*** Task material ***
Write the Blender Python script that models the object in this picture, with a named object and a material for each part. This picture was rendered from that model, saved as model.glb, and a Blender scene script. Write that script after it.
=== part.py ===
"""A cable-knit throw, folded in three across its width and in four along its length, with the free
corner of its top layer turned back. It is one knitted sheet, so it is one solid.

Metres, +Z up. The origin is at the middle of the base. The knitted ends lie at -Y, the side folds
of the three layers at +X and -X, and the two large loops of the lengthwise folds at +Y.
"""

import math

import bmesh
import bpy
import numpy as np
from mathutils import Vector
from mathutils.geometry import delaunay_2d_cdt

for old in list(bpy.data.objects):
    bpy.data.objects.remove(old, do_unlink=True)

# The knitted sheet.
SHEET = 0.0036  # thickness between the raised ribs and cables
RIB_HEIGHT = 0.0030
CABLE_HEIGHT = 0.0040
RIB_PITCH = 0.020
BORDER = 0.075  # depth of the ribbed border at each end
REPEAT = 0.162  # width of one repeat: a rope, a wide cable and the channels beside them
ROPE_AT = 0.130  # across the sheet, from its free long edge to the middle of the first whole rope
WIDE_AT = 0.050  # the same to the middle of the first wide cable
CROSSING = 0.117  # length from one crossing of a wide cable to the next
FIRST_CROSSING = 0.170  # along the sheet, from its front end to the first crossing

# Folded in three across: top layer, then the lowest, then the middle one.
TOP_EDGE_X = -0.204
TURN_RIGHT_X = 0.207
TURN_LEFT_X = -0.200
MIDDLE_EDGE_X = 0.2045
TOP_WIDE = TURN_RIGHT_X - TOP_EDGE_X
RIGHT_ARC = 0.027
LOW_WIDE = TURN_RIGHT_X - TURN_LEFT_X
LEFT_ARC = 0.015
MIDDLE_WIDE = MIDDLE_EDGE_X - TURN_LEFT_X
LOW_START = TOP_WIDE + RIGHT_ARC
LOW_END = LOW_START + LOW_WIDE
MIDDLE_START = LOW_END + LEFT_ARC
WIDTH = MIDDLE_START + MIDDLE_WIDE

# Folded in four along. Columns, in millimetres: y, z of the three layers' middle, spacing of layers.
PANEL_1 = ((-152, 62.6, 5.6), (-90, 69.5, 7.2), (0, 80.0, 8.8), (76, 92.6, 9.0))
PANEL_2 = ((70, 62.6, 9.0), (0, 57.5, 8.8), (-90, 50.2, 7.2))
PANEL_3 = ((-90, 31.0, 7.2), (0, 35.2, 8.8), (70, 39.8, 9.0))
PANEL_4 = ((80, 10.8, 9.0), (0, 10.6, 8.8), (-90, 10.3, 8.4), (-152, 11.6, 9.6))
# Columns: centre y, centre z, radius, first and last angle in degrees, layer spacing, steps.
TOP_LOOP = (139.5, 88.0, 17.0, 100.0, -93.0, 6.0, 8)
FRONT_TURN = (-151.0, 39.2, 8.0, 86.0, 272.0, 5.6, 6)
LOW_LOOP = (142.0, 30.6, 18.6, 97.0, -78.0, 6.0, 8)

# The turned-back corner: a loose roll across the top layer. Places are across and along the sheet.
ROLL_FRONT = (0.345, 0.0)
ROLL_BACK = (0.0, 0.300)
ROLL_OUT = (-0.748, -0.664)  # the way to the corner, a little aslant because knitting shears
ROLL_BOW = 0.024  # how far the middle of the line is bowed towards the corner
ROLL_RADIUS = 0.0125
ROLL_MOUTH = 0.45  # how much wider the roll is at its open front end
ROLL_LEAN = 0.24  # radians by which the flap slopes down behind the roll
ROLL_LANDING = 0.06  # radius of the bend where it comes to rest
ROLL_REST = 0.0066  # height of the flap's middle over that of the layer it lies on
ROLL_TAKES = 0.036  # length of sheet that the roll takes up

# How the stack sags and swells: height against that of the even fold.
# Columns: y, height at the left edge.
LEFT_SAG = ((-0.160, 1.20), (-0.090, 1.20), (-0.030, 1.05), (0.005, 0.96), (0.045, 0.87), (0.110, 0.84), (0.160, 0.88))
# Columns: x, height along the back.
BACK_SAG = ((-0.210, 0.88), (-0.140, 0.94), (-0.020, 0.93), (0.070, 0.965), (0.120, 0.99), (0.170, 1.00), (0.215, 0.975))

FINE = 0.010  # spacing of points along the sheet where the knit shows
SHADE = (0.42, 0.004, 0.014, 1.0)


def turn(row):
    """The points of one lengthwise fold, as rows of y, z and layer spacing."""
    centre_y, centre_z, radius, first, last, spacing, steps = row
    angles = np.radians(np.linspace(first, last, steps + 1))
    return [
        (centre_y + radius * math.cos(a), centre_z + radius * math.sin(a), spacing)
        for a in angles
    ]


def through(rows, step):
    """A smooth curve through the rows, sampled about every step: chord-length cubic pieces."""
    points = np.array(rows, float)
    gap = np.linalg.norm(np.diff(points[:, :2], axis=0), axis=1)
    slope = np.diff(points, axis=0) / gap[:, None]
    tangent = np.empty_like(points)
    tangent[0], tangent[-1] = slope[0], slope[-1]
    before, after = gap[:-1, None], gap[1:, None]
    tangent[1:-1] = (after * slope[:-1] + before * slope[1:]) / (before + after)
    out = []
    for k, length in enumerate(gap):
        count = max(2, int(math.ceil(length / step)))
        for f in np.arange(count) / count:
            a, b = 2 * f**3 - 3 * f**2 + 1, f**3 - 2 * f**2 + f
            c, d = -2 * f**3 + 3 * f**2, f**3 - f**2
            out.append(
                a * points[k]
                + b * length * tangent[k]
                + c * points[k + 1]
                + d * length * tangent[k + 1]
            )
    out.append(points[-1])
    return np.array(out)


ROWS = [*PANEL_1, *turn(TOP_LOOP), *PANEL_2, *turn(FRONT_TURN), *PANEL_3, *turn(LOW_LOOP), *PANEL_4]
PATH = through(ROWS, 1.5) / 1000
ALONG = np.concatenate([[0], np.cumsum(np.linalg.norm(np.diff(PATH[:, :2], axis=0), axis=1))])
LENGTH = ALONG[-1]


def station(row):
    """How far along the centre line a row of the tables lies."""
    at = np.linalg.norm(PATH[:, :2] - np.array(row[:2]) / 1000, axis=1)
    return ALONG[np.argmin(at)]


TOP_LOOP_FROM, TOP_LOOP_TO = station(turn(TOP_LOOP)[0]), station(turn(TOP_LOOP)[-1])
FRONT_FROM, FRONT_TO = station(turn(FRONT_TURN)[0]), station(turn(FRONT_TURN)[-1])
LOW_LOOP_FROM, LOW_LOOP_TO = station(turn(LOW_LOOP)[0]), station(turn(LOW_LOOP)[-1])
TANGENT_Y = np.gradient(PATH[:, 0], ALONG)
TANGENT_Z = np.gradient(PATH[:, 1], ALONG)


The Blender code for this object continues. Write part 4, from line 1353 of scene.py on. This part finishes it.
***
#### Task brief:
Go through the listing and copy all of it exactly.

#### Task result:
Write the Blender Python script that models the object in this picture, with a named object and a material for each part. This picture was rendered from that model, saved as model.glb, and a Blender scene script. Write that script after it.
=== part.py ===
"""A cable-knit throw, folded in three across its width and in four along its length, with the free
corner of its top layer turned back. It is one knitted sheet, so it is one solid.

Metres, +Z up. The origin is at the middle of the base. The knitted ends lie at -Y, the side folds
of the three layers at +X and -X, and the two large loops of the lengthwise folds at +Y.
"""

import math

import bmesh
import bpy
import numpy as np
from mathutils import Vector
from mathutils.geometry import delaunay_2d_cdt

for old in list(bpy.data.objects):
    bpy.data.objects.remove(old, do_unlink=True)

# The knitted sheet.
SHEET = 0.0036  # thickness between the raised ribs and cables
RIB_HEIGHT = 0.0030
CABLE_HEIGHT = 0.0040
RIB_PITCH = 0.020
BORDER = 0.075  # depth of the ribbed border at each end
REPEAT = 0.162  # width of one repeat: a rope, a wide cable and the channels beside them
ROPE_AT = 0.130  # across the sheet, from its free long edge to the middle of the first whole rope
WIDE_AT = 0.050  # the same to the middle of the first wide cable
CROSSING = 0.117  # length from one crossing of a wide cable to the next
FIRST_CROSSING = 0.170  # along the sheet, from its front end to the first crossing

# Folded in three across: top layer, then the lowest, then the middle one.
TOP_EDGE_X = -0.204
TURN_RIGHT_X = 0.207
TURN_LEFT_X = -0.200
MIDDLE_EDGE_X = 0.2045
TOP_WIDE = TURN_RIGHT_X - TOP_EDGE_X
RIGHT_ARC = 0.027
LOW_WIDE = TURN_RIGHT_X - TURN_LEFT_X
LEFT_ARC = 0.015
MIDDLE_WIDE = MIDDLE_EDGE_X - TURN_LEFT_X
LOW_START = TOP_WIDE + RIGHT_ARC
LOW_END = LOW_START + LOW_WIDE
MIDDLE_START = LOW_END + LEFT_ARC
WIDTH = MIDDLE_START + MIDDLE_WIDE

# Folded in four along. Columns, in millimetres: y, z of the three layers' middle, spacing of layers.
PANEL_1 = ((-152, 62.6, 5.6), (-90, 69.5, 7.2), (0, 80.0, 8.8), (76, 92.6, 9.0))
PANEL_2 = ((70, 62.6, 9.0), (0, 57.5, 8.8), (-90, 50.2, 7.2))
PANEL_3 = ((-90, 31.0, 7.2), (0, 35.2, 8.8), (70, 39.8, 9.0))
PANEL_4 = ((80, 10.8, 9.0), (0, 10.6, 8.8), (-90, 10.3, 8.4), (-152, 11.6, 9.6))
# Columns: centre y, centre z, radius, first and last angle in degrees, layer spacing, steps.
TOP_LOOP = (139.5, 88.0, 17.0, 100.0, -93.0, 6.0, 8)
FRONT_TURN = (-151.0, 39.2, 8.0, 86.0, 272.0, 5.6, 6)
LOW_LOOP = (142.0, 30.6, 18.6, 97.0, -78.0, 6.0, 8)

# The turned-back corner: a loose roll across the top layer. Places are across and along the sheet.
ROLL_FRONT = (0.345, 0.0)
ROLL_BACK = (0.0, 0.300)
ROLL_OUT = (-0.748, -0.664)  # the way to the corner, a little aslant because knitting shears
ROLL_BOW = 0.024  # how far the middle of the line is bowed towards the corner
ROLL_RADIUS = 0.0125
ROLL_MOUTH = 0.45  # how much wider the roll is at its open front end
ROLL_LEAN = 0.24  # radians by which the flap slopes down behind the roll
ROLL_LANDING = 0.06  # radius of the bend where it comes to rest
ROLL_REST = 0.0066  # height of the flap's middle over that of the layer it lies on
ROLL_TAKES = 0.036  # length of sheet that the roll takes up

# How the stack sags and swells: height against that of the even fold.
# Columns: y, height at the left edge.
LEFT_SAG = ((-0.160, 1.20), (-0.090, 1.20), (-0.030, 1.05), (0.005, 0.96), (0.045, 0.87), (0.110, 0.84), (0.160, 0.88))
# Columns: x, height along the back.
BACK_SAG = ((-0.210, 0.88), (-0.140, 0.94), (-0.020, 0.93), (0.070, 0.965), (0.120, 0.99), (0.170, 1.00), (0.215, 0.975))

FINE = 0.010  # spacing of points along the sheet where the knit shows
SHADE = (0.42, 0.004, 0.014, 1.0)


def turn(row):
    """The points of one lengthwise fold, as rows of y, z and layer spacing."""
    centre_y, centre_z, radius, first, last, spacing, steps = row
    angles = np.radians(np.linspace(first, last, steps + 1))
    return [
        (centre_y + radius * math.cos(a), centre_z + radius * math.sin(a), spacing)
        for a in angles
    ]


def through(rows, step):
    """A smooth curve through the rows, sampled about every step: chord-length cubic pieces."""
    points = np.array(rows, float)
    gap = np.linalg.norm(np.diff(points[:, :2], axis=0), axis=1)
    slope = np.diff(points, axis=0) / gap[:, None]
    tangent = np.empty_like(points)
    tangent[0], tangent[-1] = slope[0], slope[-1]
    before, after = gap[:-1, None], gap[1:, None]
    tangent[1:-1] = (after * slope[:-1] + before * slope[1:]) / (before + after)
    out = []
    for k, length in enumerate(gap):
        count = max(2, int(math.ceil(length / step)))
        for f in np.arange(count) / count:
            a, b = 2 * f**3 - 3 * f**2 + 1, f**3 - 2 * f**2 + f
            c, d = -2 * f**3 + 3 * f**2, f**3 - f**2
            out.append(
                a * points[k]
                + b * length * tangent[k]
                + c * points[k + 1]
                + d * length * tangent[k + 1]
            )
    out.append(points[-1])
    return np.array(out)


ROWS = [*PANEL_1, *turn(TOP_LOOP), *PANEL_2, *turn(FRONT_TURN), *PANEL_3, *turn(LOW_LOOP), *PANEL_4]
PATH = through(ROWS, 1.5) / 1000
ALONG = np.concatenate([[0], np.cumsum(np.linalg.norm(np.diff(PATH[:, :2], axis=0), axis=1))])
LENGTH = ALONG[-1]


def station(row):
    """How far along the centre line a row of the tables lies."""
    at = np.linalg.norm(PATH[:, :2] - np.array(row[:2]) / 1000, axis=1)
    return ALONG[np.argmin(at)]


TOP_LOOP_FROM, TOP_LOOP_TO = station(turn(TOP_LOOP)[0]), station(turn(TOP_LOOP)[-1])
FRONT_FROM, FRONT_TO = station(turn(FRONT_TURN)[0]), station(turn(FRONT_TURN)[-1])
LOW_LOOP_FROM, LOW_LOOP_TO = station(turn(LOW_LOOP)[0]), station(turn(LOW_LOOP)[-1])
TANGENT_Y = np.gradient(PATH[:, 0], ALONG)
TANGENT_Z = np.gradient(PATH[:, 1], ALONG)


The Blender code for this object continues. Write part 4, from line 1353 of scene.py on. This part finishes it.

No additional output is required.